Gajo: «Imprese, in arrivo una selezione darwiniana. Servono le aggregazioni»

«Ci avviamo verso una fase economica complessa che imporrà una selezione darwiniana delle imprese. Anche a Nord Est, un territorio marcatamente padronale, non ci sarà spazio per tutti. E nei prossimi cinque o al massimo dieci anni sopravviveranno e cresceranno quelle realtà che già oggi sono consapevoli che la dimensione piccola non è più sufficiente e si apriranno alle aggregazioni. Capisco perfettamente le difficoltà di questo percorso. Ma è come un matrimonio: i vantaggi sono statisticamente superiori agli inconvenienti».
Parola di Gianni Gajo, 83 anni, uomo d’impresa e di finanza, partner fondatore e presidente di Alcedo dal 2000 con un passato in realtà come San Remo, Marzotto, San Paolo Imi, Permasteelista e 21 Investimenti. Negli ultimi decenni Gajo ha assistito all’evoluzione dell’impresa nordestina e, forte anche della sua laurea in Psicologia oltre che in Economia, offre la sua chiave di lettura a imprenditori e manager per capire come adattarsi ai continui cambiamenti economici imposti dal disordine mondiale.
Le aziende del Nord Est sono soprattutto familiari e di dimensione medio/piccola. Condizione che permette di adattarsi rapidamente ad ogni circostanza. Ma in un contesto di competizione globale non rischia di diventare un freno allo sviluppo?
«La dimensione dell’azienda veneta non è adeguata alle sfide dei prossimi anni. La parola chiave è aggregazione: gli imprenditori devono capire che se si aggregano miglioreranno, se non lo faranno andranno incontro a immani fatiche. Il piccolo e bello non funziona più. Se in uno stesso settore un’impresa fattura 20 milioni, una 12 e una 25 è probabile che nessuna delle tre resista alla concorrenza. Avrebbero molte più possibilità di crescita se si aggregassero».
Un discorso che a Nord Est piace poco.
«C’è un po’ la sindrome del padrone e non si capisce che il concorrente potrebbe trasformarsi in un ottimo alleato. Le compatibilità merceologica, tecnologica logistica di marketing si può sempre trovare. Il problema spesso sono le persone e su questo fronte siamo ancora molto indietro. Per il futuro serve flessibilità e capacità di innovare che devono permeare tutto il sistema».
Prima la guerra in Ucraina, che ha fatto esplodere il costo delle materie prime, poi il conflitto in Medio Oriente che ha messo sotto pressione l’intero settore della logistica. Le imprese sono in grado di diversificare i mercati?

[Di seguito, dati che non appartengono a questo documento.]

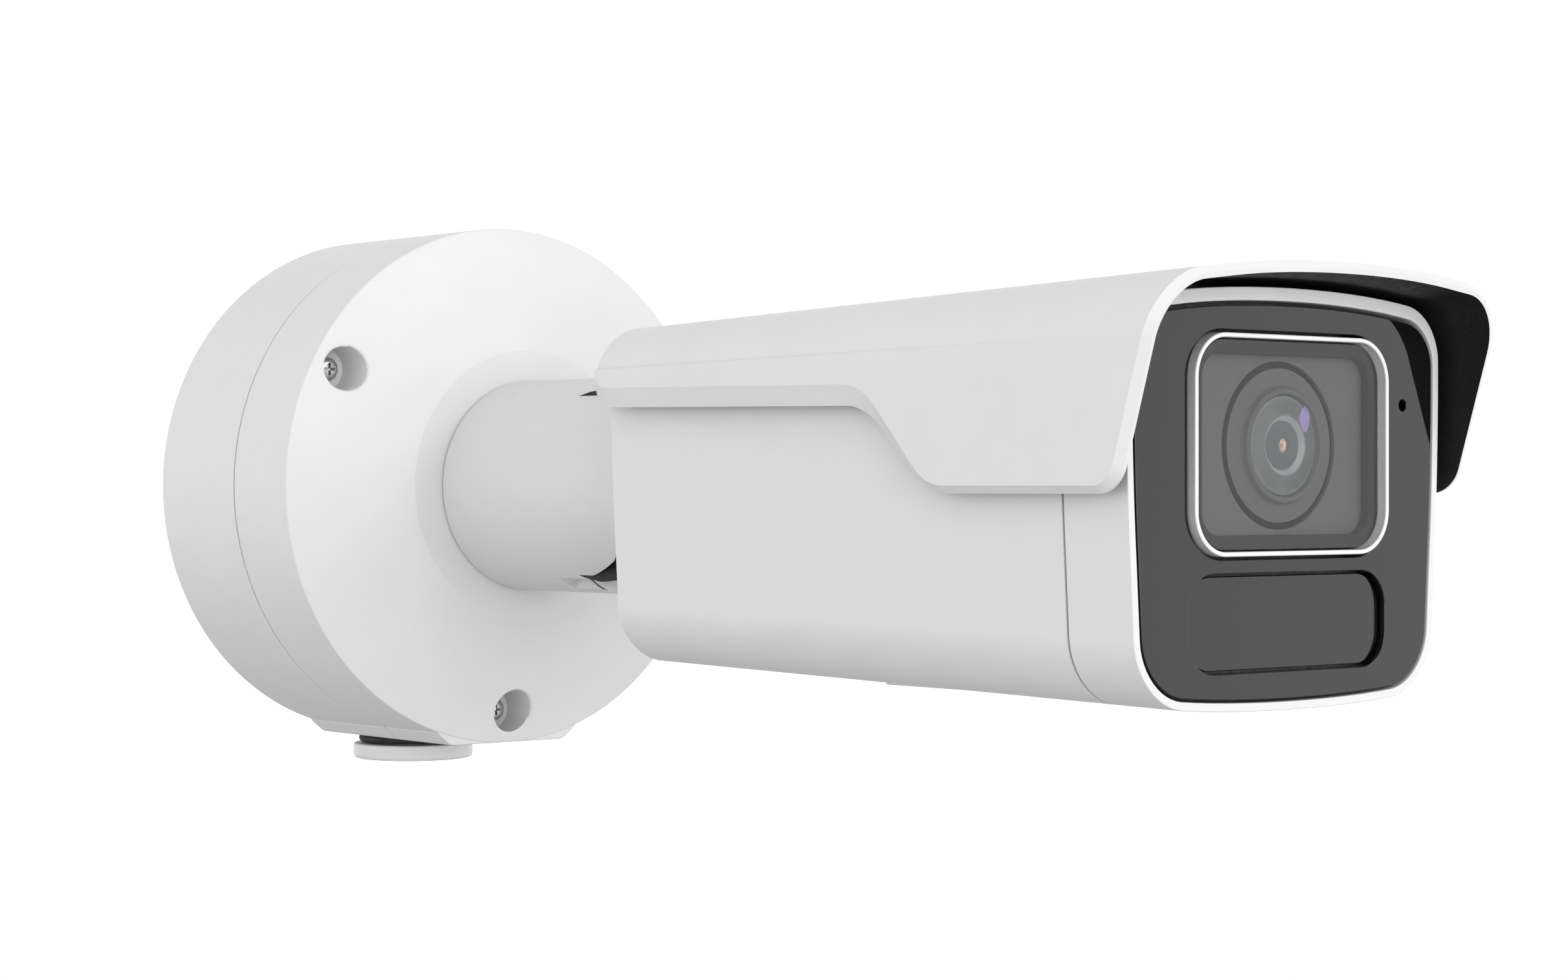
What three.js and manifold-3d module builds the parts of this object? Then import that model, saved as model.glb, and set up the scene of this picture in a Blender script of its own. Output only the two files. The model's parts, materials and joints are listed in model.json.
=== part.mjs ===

«Non tutti sono in grado di percepire i grandi cambiamenti. È molto più semplice fare investimenti quando è il sistema a imporlo. Tuttavia resto ottimista: siamo troppo abituati a denigrarci, ma esistono aziende che sono formidabili e ambitissime dagli Stati Uniti e dalla Cina. Penso a Bauli, Pedrollo, Carel, Came, Nice. Tutte aziende non piccole ma neanche grandi e che rappresentano l’eccellenza italiana».
Alcune della quali hanno anche conquistato i mercati internazionali.
«Rana ad esempio fa un fatturato eccellente negli Stati Uniti dopo aver aperto gli stabilimenti grazie alle intuizioni di Giovanni e del figlio Luca. In questo caso mi hanno colpito i differenti tempi della burocrazia: negli Stati Uniti ci sono voluti undici mesi per avere tutti i permessi, mentre per lo stabilimento di Verona sono stati necessari sette anni».
E nel caso italiano neanche il sistema politico aiuta.
«Un inconveniente ma anche un vantaggio. Siamo così abituati a gestire le aziende e la vita all’interno di un sistema non organizzato dalla politica che ne abbiamo guadagnato in rapidità di azione. In Germania invece, come vediamo in queste settimane, basta un assestamento e il sistema va in crisi».
Il Nord Est può tornare ad essere locomotiva?
«Non sono allarmista né troppo ottimista, sono in una saggia via di mezzo. Nel Nord Est ci sono esempi clamorosi come la Luxottica ma, per tenerci nella media, ci sono aziende sane, serie e dove c’è molta voglia di fare, di innovare e di rischiare. A queste ricordo quanto disse il fondatore della Mitsubishi a chi gli chiedeva quale fosse il segreto del suo successo: non commettere due volte lo stesso errore».